Source data:
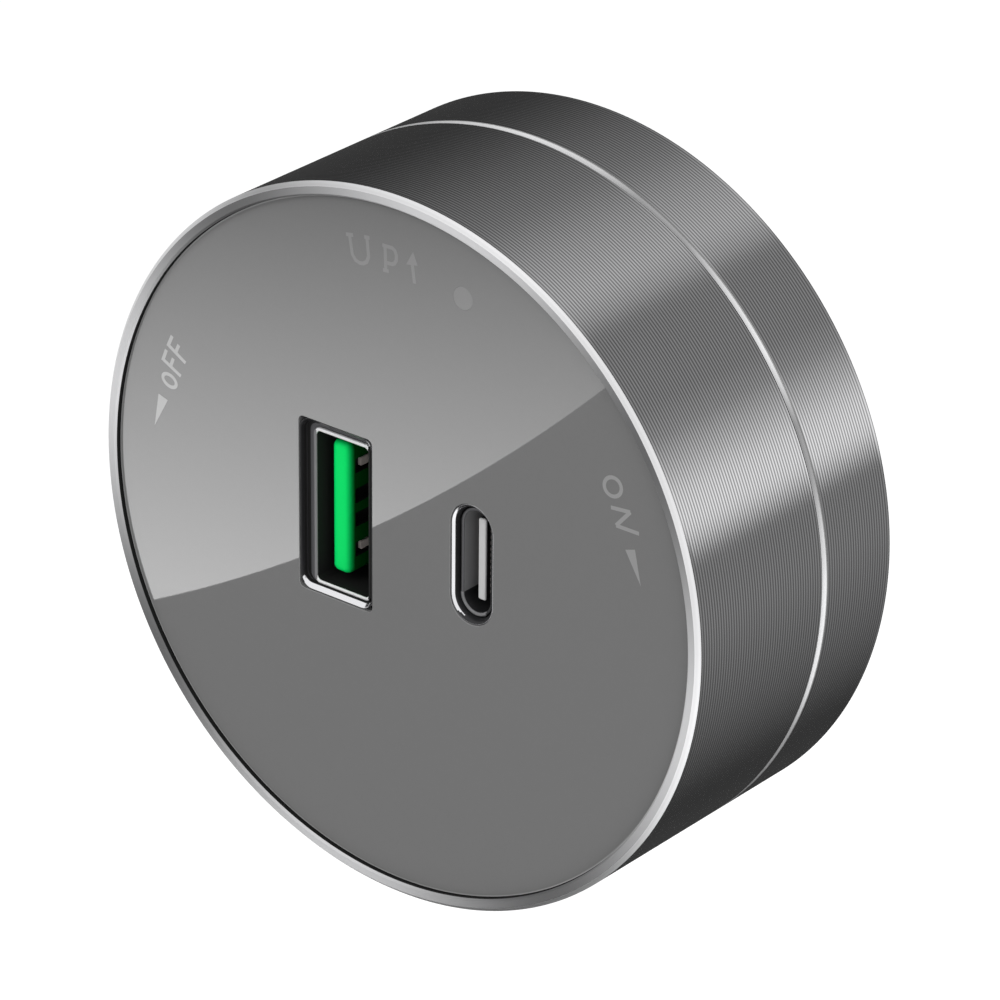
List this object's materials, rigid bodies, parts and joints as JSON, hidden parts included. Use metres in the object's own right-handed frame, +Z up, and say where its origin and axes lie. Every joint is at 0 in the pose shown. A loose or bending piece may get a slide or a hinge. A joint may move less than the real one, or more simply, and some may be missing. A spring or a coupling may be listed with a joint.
{
  "type": "power track usb adapter",
  "caption": "Round turning track adapter with a USB-A and a USB-C socket in its glossy face, two turned aluminium rings and a crosshead plug that locks into a power track.",
  "frame": {"origin": "centre of the base's flat seat on the track", "axes": "+Y back into the track along the turning axis, +Z up, the face looks along -Y"},
  "size_m": [0.058, 0.036, 0.058],
  "materials": {
    "turned_aluminium": "grey anodised, finely turned",
    "black_plastic": "fine moulded texture",
    "face_lacquer": "polished grey lacquer",
    "adhesive_film": "double sided film",
    "socket_steel": "nickel plated",
    "green_plastic": "moulded",
    "grey_plastic": "moulded",
    "contact_plating": "gold flash",
    "contact_brass": "brushed",
    "spring_steel": "phosphated spring steel",
    "screw_steel": "zinc plated",
    "milky_plastic": "diffusing",
    "board_green": "solder mask",
    "package_black": "moulded epoxy",
    "capacitor_sleeve": "shrunk sleeve",
    "capacitor_can": "bare can",
    "resistor_coat": "flame proof coat",
    "capacitor_blue": "dipped epoxy",
    "ferrite": "sintered",
    "winding_tape": "polyester tape"
  },
  "bodies": {
    "base": {"base_plate": "black_plastic", "rear_ring": "turned_aluminium"},
    "knob": {"front_ring": "turned_aluminium", "knob_cup": "black_plastic", "rear_cover": "black_plastic", "rotor_hub": "black_plastic", "contact_head": "black_plastic", "head_cap": "black_plastic", "face_plate": "face_lacquer", "plate_adhesive": "adhesive_film", "usb_a_shell": "socket_steel", "usb_c_shell": "socket_steel", "usb_c_trim": "socket_steel", "usb_a_tongue": "green_plastic", "usb_c_tongue": "grey_plastic", "usb_a_contacts": "contact_plating", "usb_c_contacts": "contact_plating", "live_contact": "contact_brass", "neutral_contact": "contact_brass", "retaining_ring": "spring_steel", "detent_spring": "spring_steel", "cover_screws": "screw_steel", "hub_screws": "screw_steel", "foot_screws": "screw_steel", "head_screw": "screw_steel", "led_light_pipe": "milky_plastic", "status_led": "milky_plastic", "main_board": "board_green", "bridge_rectifier": "package_black", "controller_chip": "package_black", "input_capacitor": "capacitor_sleeve", "filter_capacitor": "capacitor_sleeve", "output_capacitors": "capacitor_can", "fuse_resistor": "resistor_coat", "safety_capacitor": "capacitor_blue", "line_choke": "ferrite", "transformer_core": "ferrite", "transformer_bobbin": "winding_tape"},
    "detent": {"detent_plunger": "spring_steel"}
  },
  "joints": [
    {"name": "knob_turn", "type": "hinge", "parent": "base", "child": "knob", "pos_m": [0, 0, 0], "axis": [0, 1, 0], "range_deg": [-90, 0]},
    {"name": "detent_slide", "type": "slide", "parent": "knob", "child": "detent", "axis": [0, 0, -1], "range_m": [0, 0.0006], "stiffness_N_per_m": 800, "deforming": ["detent_spring"]}
  ]
}
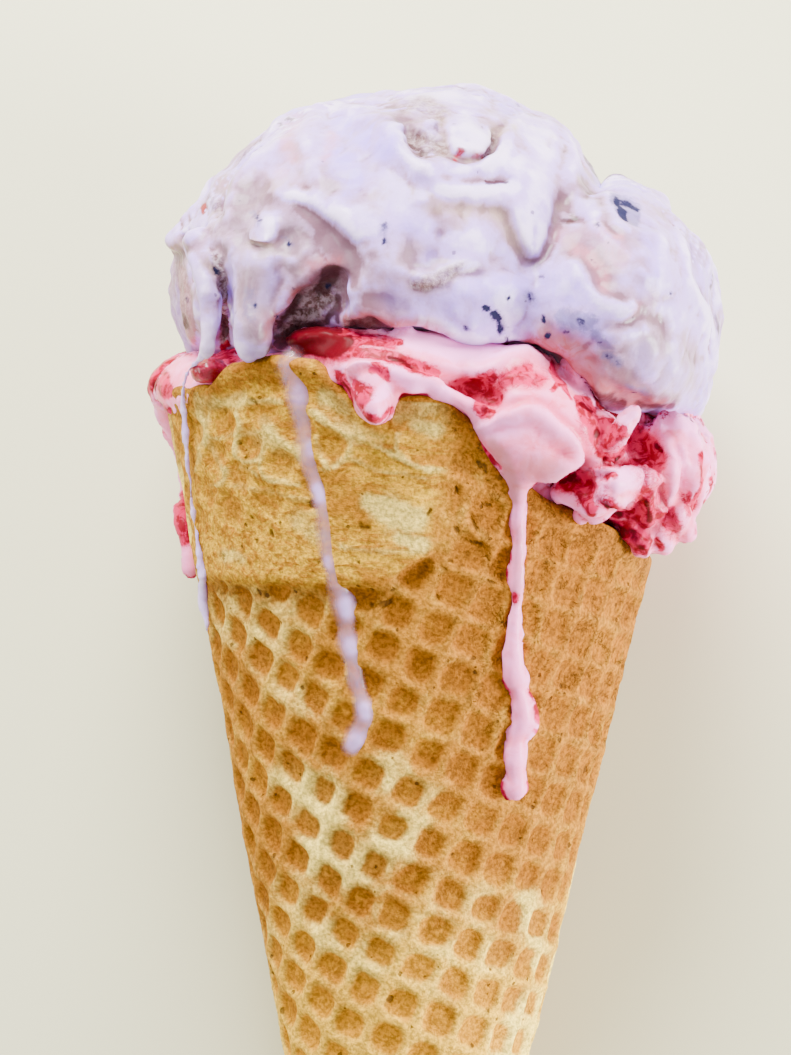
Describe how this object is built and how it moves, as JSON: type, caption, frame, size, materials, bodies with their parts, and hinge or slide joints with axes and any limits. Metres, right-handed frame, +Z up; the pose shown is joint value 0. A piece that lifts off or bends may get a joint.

:: Problem to work on ::
Search the lines for the word "that" and report how many contain it, by number only.

:: Result of this task ::
2